Planning business goals for the year ahead requires more than just planning; it’s also about execution.

The busy season is upon us once again and now is the time that many of us begin to plan New Year’s resolutions. Finally giving up – or at least limiting – alcohol is a common one. But that’s usually ignored sometime around mid January when we don’t want the holiday season to end. Losing a few kilos is also quickly forgotten as we try our best to not waste the leftover food from the obligatory feasts.

But while many occupy their time with resolutions at this time of year, the savviest of business owners are preparing to launch their annual strategic plan to take their pest management business forward on its growth path in the coming year. For forward-thinking owners and those aggressive about taking market share, December and January is the time of year when they are working on formulating what needs to happen in the next 12 months in order to be one step closer to achieving their long-term business plans.

And we’re not talking here about the common stereotype for business planning or strategic sessions. When most of us think of this we conjure up images of some boring process that results in a thick document that sits in a drawer and never gets looked at until around this time next year. That’s useless. That’s not execution – and execution is what is lacking from most strategic plans and businesses generally.

Why do most people fail at their New Year’s resolutions? The simple answer is they don’t have a framework from which to execute on their goal. There’s nothing to keep the momentum going, nothing to tell them whether they are on track, and no way to grasp where they’re headed to constantly remind them of why they are losing weight, or drinking less, etc. And it’s the same for business. Most companies amble along from year to year with no clear direction, just a means to pay the owner a wage and to keep some people employed in a job.
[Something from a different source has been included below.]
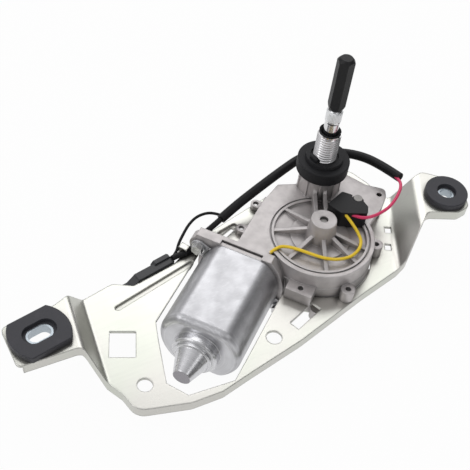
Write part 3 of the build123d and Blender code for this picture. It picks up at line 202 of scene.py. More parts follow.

A case in point is an Australian team running a Hong Kong-based firm that I’ve assisted for the past 18 months. This was the exact case for them, as it is for many businesses. The directors and their staff turned up every day and went through the motions. There was no direction, little performance improvement, and firefighting for most of the day.

Fast forward to today and the managing director has just launched the team’s goals for the final quarter of 2017 at their company ‘town hall’ meeting and is already preparing for the annual strategic planning day for 2018. They have just had their best year on record and the directors are in far greater control of the organisation.
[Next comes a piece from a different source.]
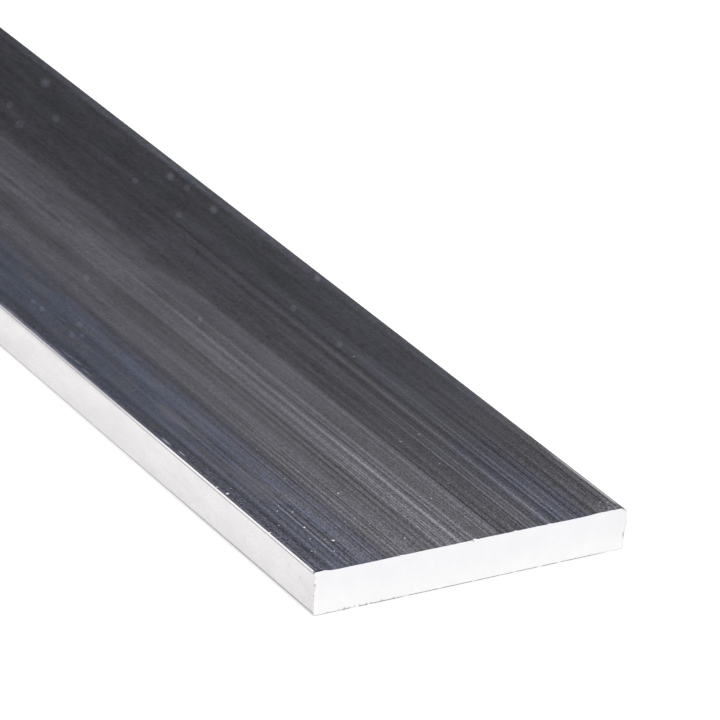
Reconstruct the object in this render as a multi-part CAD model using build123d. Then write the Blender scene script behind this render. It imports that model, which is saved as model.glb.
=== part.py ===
from build123d import *
import os

# Extruded aluminium flat bar, one solid piece, lying on one of its two wide faces.
# Millimetres. X runs along the bar, Y across its width and Z up through its thickness.
# The origin is the middle of the face that the bar lies on.

BAR_LENGTH = 304.8     # 12 in
BAR_WIDTH = 50.8       # 2 in
BAR_THICKNESS = 6.35   # 1/4 in
CORNER_RADIUS = 0.4    # 1/64 in, left by the die on each of the four long edges


def bar_section():
    """The cross-section that the die gives: a rounded rectangle that stands on its baseline."""
    section_centre = Pos(0, BAR_THICKNESS / 2)
    return section_centre * RectangleRounded(BAR_WIDTH, BAR_THICKNESS, CORNER_RADIUS)


def flat_bar():
    """The section run along X, half the length each way, and sawn off square with sharp end edges."""
    return extrude(Plane.YZ * bar_section(), amount=BAR_LENGTH / 2, both=True)


os.makedirs("parts", exist_ok=True)
export_step(flat_bar(), "parts/flat_bar.step")
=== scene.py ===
"""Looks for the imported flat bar: one piece of extruded aluminium, sawn off at both ends.

The bar lies along X on the floor. The end that the camera is near is at +X, and the long edge
that it sees is at -Y, the front. Lengths named here are in millimetres, and MM turns them into the
metres that Blender works in.

"Along" is a distance from the +X end, from the front end of the cut's top edge. "Across" is a
distance from the middle of the width, negative towards the front. A pair of such distances says
where something begins and where it is full.
"""
import math

import bmesh
import bpy
import numpy as np
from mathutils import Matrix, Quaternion, Vector
from mathutils.geometry import delaunay_2d_cdt


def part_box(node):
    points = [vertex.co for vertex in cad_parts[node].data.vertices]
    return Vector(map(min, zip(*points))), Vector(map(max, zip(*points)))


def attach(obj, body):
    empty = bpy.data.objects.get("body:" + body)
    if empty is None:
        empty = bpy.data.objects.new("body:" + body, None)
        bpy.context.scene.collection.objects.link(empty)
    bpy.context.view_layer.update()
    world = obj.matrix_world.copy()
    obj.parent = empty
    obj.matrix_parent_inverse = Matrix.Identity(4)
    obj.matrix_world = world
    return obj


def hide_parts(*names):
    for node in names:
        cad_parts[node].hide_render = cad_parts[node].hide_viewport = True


MM = 0.001

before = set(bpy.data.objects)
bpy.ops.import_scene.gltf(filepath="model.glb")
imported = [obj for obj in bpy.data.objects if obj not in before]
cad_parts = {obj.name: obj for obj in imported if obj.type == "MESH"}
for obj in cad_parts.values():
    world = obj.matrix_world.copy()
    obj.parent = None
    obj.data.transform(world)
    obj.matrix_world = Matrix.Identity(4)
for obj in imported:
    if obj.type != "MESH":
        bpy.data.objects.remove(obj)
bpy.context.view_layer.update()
BAR_LOW, BAR_HIGH = (np.array(corner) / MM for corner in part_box("flat_bar"))
LENGTH, WIDTH, THICKNESS = BAR_HIGH - BAR_LOW

# The section
CORNER_RADIUS = 0.4          # on the four long edges, as the solid has it
TOP_STEPS = 600              # points across the top face, close enough to carry the die lines
BOTTOM_STEPS = 200
SIDE_STEPS = 40              # points up a long side
CORNER_STEPS = 8
GUARD = 0.02                 # a thin strip beside each rounding, so that the flats shade flat
SKIN_TURN_HIGH = 13.0        # degrees round an upper long edge that the wide-face skin, painted dark, reaches
SKIN_TURN_LOW = 76.0         # and round a lower one, far enough that the dark skin there is painted contact shade
DIE_LINE_DEPTH = 0.006       # of the deepest of the lines that the die left
BOTTOM, BACK, TOP, FRONT = range(4)    # the strips of skin round the section
WIDE_STRIPS = (BOTTOM, TOP)
WIDE_FACE_SLOT, LONG_SIDE_SLOT, SAWN_END_SLOT = range(3)    # the bar's materials

# The sawn ends. The blade drifted at the +X end, so the cut lies a little inside the full length,
# and a lip of unsawn metal stands out to it at the upper back corner, where the blade came out.
CUT_LOW_FRONT, CUT_LOW_BACK = 0.08, 0.28    # how far inside the cut's bottom edge lies, at front and back
CUT_TOP_FRONT, CUT_TOP_BACK = 0.53, 0.61    # and its top edge
NEAR_END = LENGTH / 2 - CUT_TOP_FRONT       # where distances along the bar are taken from
LIP_WIDTH = 0.7              # of the lip, in from the back side
LIP_LOW, LIP_HIGH = 1.8, 4.6    # heights where it begins and where it is at its full length
TOP_EDGE_WAVE = ((10, 0), (16, -0.09), (19, -0.07), (20.8, 0.09), (23, 0))    # across, and more of it there
BURR = 0.05                  # the narrow rounding that the blade left round each end
BURR_LOW = 0.12              # along its bottom edge
BURR_FRONT = 0.10            # and up its front edge
BURR_MIDDLE = 0.29           # share of its size at which its middle ring lies
ROLLED_LENGTH, ROLLED_DEPTH = 0.8, 0.14    # more of it at the front end of the top edge, along and down
ROLLED_FROM, ROLLED_TO = 3.2, 0.5          # distances from the front side where that begins and is full
ROLLED_LOW, ROLLED_HIGH = 0.35, 0.1        # and from the top face
SAW_DEPTH, SAW_LEAN = 0.012, 0.35          # of the marks that the blade left
NICKS = ((5.7, 0.06), (4.6, 0.2), (3.85, 0.06), (2.9, 0.1), (2.2, 0.05))    # (height, depth), near corner
CHIPS = ((-11.5, 0.1), (0.4, 0.3), (7.0, 0.12), (12.6, 0.12), (22.9, 0.1))    # (across, depth), top edge
NICK_REACH = 0.3
CHIP_REACH, CHIP_FLAT = 0.5, 0.1    # from a chip's middle, where it begins and where it is at its full depth
GRID_INSET = 0.45            # of the grid of points in a sawn end from its edges
GRID_ACROSS, GRID_UP = 200, 16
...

This is a stark contrast to last year where the business was run in a state of what could be called ‘controlled chaos’. There were no plans, no performance metrics, not even team meetings to share what was going on in the business. Today the directors are clearer on performance and company direction because their team has a framework from which to execute and achieve solid progress.

How many New Year’s resolutions could we actually achieve – instead of forget about – if we had an effective framework from which to execute them? And how much progress could be made in your pest management business in just one year if the right tools were used to better plan company direction, track performance, and define progress? A successful business will implement an execution framework that will survive longer than mid January when we reach for that cold beer on a hot summer’s day and blow our latest New Year’s resolution.